Le débat tourne plutôt autour de la manière dont on peut éviter d’en parler. Les autres candidats n’en parlent pas. Ils ont peur de perdre des voix, car ils considèrent que le pays adhère aux idées de Zemmour ou de Le Pen. C’est aberrant ! Des histrions médiatiques font passer les Français pour des racistes. Ce décalage, entretenu par des idées rances, affaiblit notre pays sur la scène internationale. La France n’est pas seulement la cinquième puissance mondiale nucléaire, c’est son rayonnement culturel et la force de ses idées qui lui valent sa singularité.

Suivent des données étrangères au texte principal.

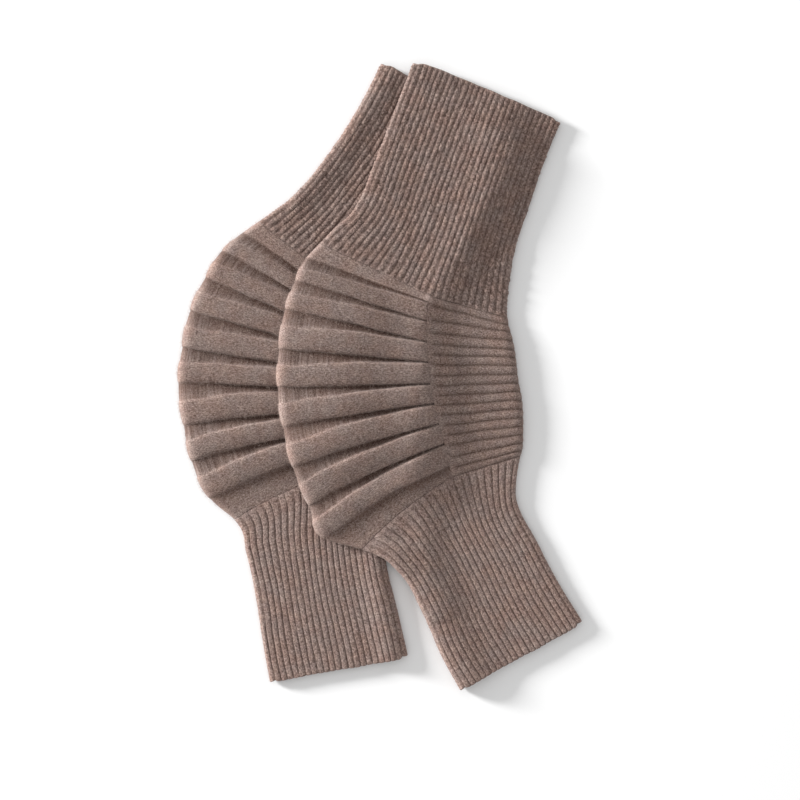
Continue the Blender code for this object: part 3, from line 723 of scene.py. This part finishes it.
def back_rows(leg):
    start = leg.stations[THIGH_SEAM] + SEAM_GAP / 2
    end = leg.stations[CALF_SEAM] - SEAM_GAP / 2
    rows = [(start, 0, 1.1, 0.5, 0, 0), (start + 0.02, 0, 0, 1, 0, 0)]
    for rib in range(BACK_RIBS):
        for phase in (0.0, 0.08, 0.2, 0.35, 0.5, 0.65, 0.8, 0.92):
            if rib + phase > 0:
                at = start + (end - start) * (rib + phase) / BACK_RIBS
                rows.append((at, 1 - abs(2 * phase - 1) ** 2.4, 0, 1, rib, phase))
    rows += [(end - 0.02, 0, 0, 1, 0, 0), (end, 0, 1.1, 0.5, 0, 0)]
    rows += [(end - 0.4, 0, 1.9, 0.1, 0, 0)]
    rows += [(s, 0, WALL, 0, 0, 0) for s in np.linspace(end - 1.5, start + 1.5, 12)]
    rows += [(start + 0.4, 0, 1.9, 0.1, 0, 0), (start, 0, 1.1, 0.5, 0, 0)]
    return record("station,ridge,sunk,outer,rib,phase,length", [(*row, row[0]) for row in rows])


def back_columns():
    turns = [2.0006, *np.linspace(2.006, 2.1, 5, endpoint=False),
             *np.linspace(2.1, 3.0, 26, endpoint=False),
             *np.linspace(3.0, 4.0, 10, endpoint=False), *np.linspace(4.0, 4.9994, 5)]
    return record("turn,width", [(turn, 60 * (turn - 2)) for turn in turns])


def back_place(leg):
    def place(column, row):
        back = leg.widths(row.station)[1]
        from_seam = np.where(column.turn < 3, (column.turn - 2) * (back - 6), 50)
        apart = smooth_step(from_seam / BACK_RIB_END)
        height = SEAM_HEIGHT + (BACK_RIB_HEIGHT * row.ridge - SEAM_HEIGHT) * apart
        raised = row.outer * height
        station = row.station + 0.35 * np.sin(column.turn * 9 + row.rib) * row.outer
        points = leg.surface(station, column.turn, raised, row.sunk)
        # painted highlight along the upper flank of each rib, and a little paler near the side
        # seam
        light = 0.12 * bell((row.phase - 0.2) / 0.12) + 0.03 * bell(from_seam / 16)
        # painted shade: the grooves between the ribs are darkened
        groove = BACK_GROOVE_SHADE * (1 - row.ridge) * apart
        return points, groove * row.outer, light * row.outer

    return place


fine_rib = wool("fine_rib_wool", dark="#55463F", middle="#836F67", light="#A5928A",
                recess_shade="#423129", sheen=0.25, along=1.2, across=0.6)
for name, leg in LEGS:
    place = back_place(leg)
    piece = knit(f"{name}_knee_back_knit", back_columns(), back_rows(leg), place, fine_rib)
    fuzz = nap(piece, f"{name}_knee_back_nap", per_square_mm=0.9, length=2.4, seed=41,
               material=loose_wool)
    dress(piece, fuzz, node=f"{name}_knee_back")

# Calf cuffs. The same 1x1 rib as the thigh cuffs, at 4.6 mm a rib and 2.3 mm a row, flatter and
# with thin grooves. Its hem isn't bound off, so each rib ends in a small round tooth.

calf_rib = wool("calf_rib_wool", dark="#5D4C45", middle="#86726A", light="#A7928A",
                recess_shade="#45332C", sheen=0.2, along=0.5, across=1.1)
CALF_STITCH = 2.3
for name, leg in LEGS:
    calf_start = leg.stations[CALF_SEAM] + SEAM_GAP / 2
    calf_end = leg.stations[-1]
    rows = cuff_rows(calf_start, calf_end, CALF_STITCH / 4, calf_start)
    place = cuff_place(leg, seed=23, hem=calf_end, seam=calf_start, seam_fade=8.0, teeth=0.8,
                       bound=False, ridge_width=5.0, rib_depth=0.85, stitch_length=CALF_STITCH,
                       stitch_depth=0.14, uneven=0.03)
    columns = rib_columns(ribs=21, pitch=4.6)
    piece = knit(f"{name}_calf_cuff_knit", columns, rows, place, calf_rib)
    fuzz = nap(piece, f"{name}_calf_cuff_nap", per_square_mm=0.6, length=2.2, seed=43,
               material=loose_wool)
    dress(piece, fuzz, node=f"{name}_calf_cuff")

# Floor, light and camera: a white table seen from straight above, with a broad light low on the
# upper left and soft light from all round.

bm = bmesh.new()
bmesh.ops.create_grid(bm, x_segments=1, y_segments=1, size=2.0)
bmesh.ops.translate(bm, verts=bm.verts[:], vec=(0, 0, -0.0004))
floor_mesh = bpy.data.meshes.new("floor")
bm.to_mesh(floor_mesh)
bm.free()
floor = bpy.data.objects.new("floor", floor_mesh)
bpy.context.collection.objects.link(floor)
# Uncoated white paper: no gloss, and a shadow on it stays clean and neutral.
paper = bpy.data.materials.new("matte_white_paper")
paper.use_nodes = True
paper_shader = paper.node_tree.nodes["Principled BSDF"]
paper_shader.inputs["Base Color"].default_value = (*linear("#F3F3F3"), 1)
paper_shader.inputs["Roughness"].default_value = 1.0
paper_shader.inputs["Specular IOR Level"].default_value = 0.0
floor_mesh.materials.append(paper)

world = bpy.data.worlds.new("soft_room")
bpy.context.scene.world = world
world.use_nodes = True
world.node_tree.nodes["Background"].inputs["Color"].default_value = (1.0, 1.0, 1.0, 1)
world.node_tree.nodes["Background"].inputs["Strength"].default_value = 0.7

softbox_light = bpy.data.lights.new("softbox", "AREA")
softbox_light.shape = "RECTANGLE"
softbox_light.size = 1.1
softbox_light.size_y = 1.1
softbox_light.energy = 690.0
softbox = bpy.data.objects.new("softbox", softbox_light)
bpy.context.collection.objects.link(softbox)
softbox.location = (-5.37, 2.17, 1.55)
aim = -softbox.location
softbox.rotation_mode = "QUATERNION"
softbox.rotation_quaternion = aim.to_track_quat("-Z", "Y")

camera_data = bpy.data.cameras.new("camera")
camera_data.sensor_width = 36.0
camera_data.lens = 150.0
camera = bpy.data.objects.new("camera", camera_data)
bpy.context.collection.objects.link(camera)
camera.location = (0.01497, -0.0175, 2.5)  # over the middle of the photo's frame
bpy.context.scene.camera = camera
bpy.context.scene.view_settings.view_transform = "Standard"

Votre comparaison de la statue de Colbert devant l’Assemblée Nationale à une «micro-agression» a fait polémique, comment adresser cette question en France?

Il ne faut surtout pas les détruire, on n’en apprendrait rien. Je veux qu’on arrête de les célébrer à chaque coin de rue, qu’on les mette dans des musées et qu’on les enseigne pour les mettre en perspective.

On nous dit de ne pas mélanger mémoire et Histoire, mais ce n’est pas l’Histoire qui a amené Colbert devant l’Assemblée, c’est une décision politique. L’enlever, c’est reconnaître le rôle de la France et de ses grands hommes dans un crime abominable.

La place de l’islam est aussi au cœur de la campagne. Comment défendre la laïcité sans sombrer dans l’islamophobie?

En matière de laïcité, la France devrait s’inspirer du Sénégal. Dans une même famille, on peut y trouver un curé et un imam, dans un même pays un président catholique et une population majoritairement musulmane. Enfant, à Dakar, j’allais la journée à l’école catholique chez les sœurs de l’Immaculée conception et le soir à l’école coranique. Et j’ai un enfant à moitié juif. Quel autre pays que le Sénégal est capable de faire cela ?

Que pensez-vous du rapport actuel de l’État français à l’Afrique?

Avec le recul géographique, je me rends davantage compte que l’empreinte de la France en Afrique reste forte. Je le vois dans l’attitude d’alliés, qui n’hésitent pas à s’en remettre à elle quand il s’agit de certains pays du Sahel par exemple.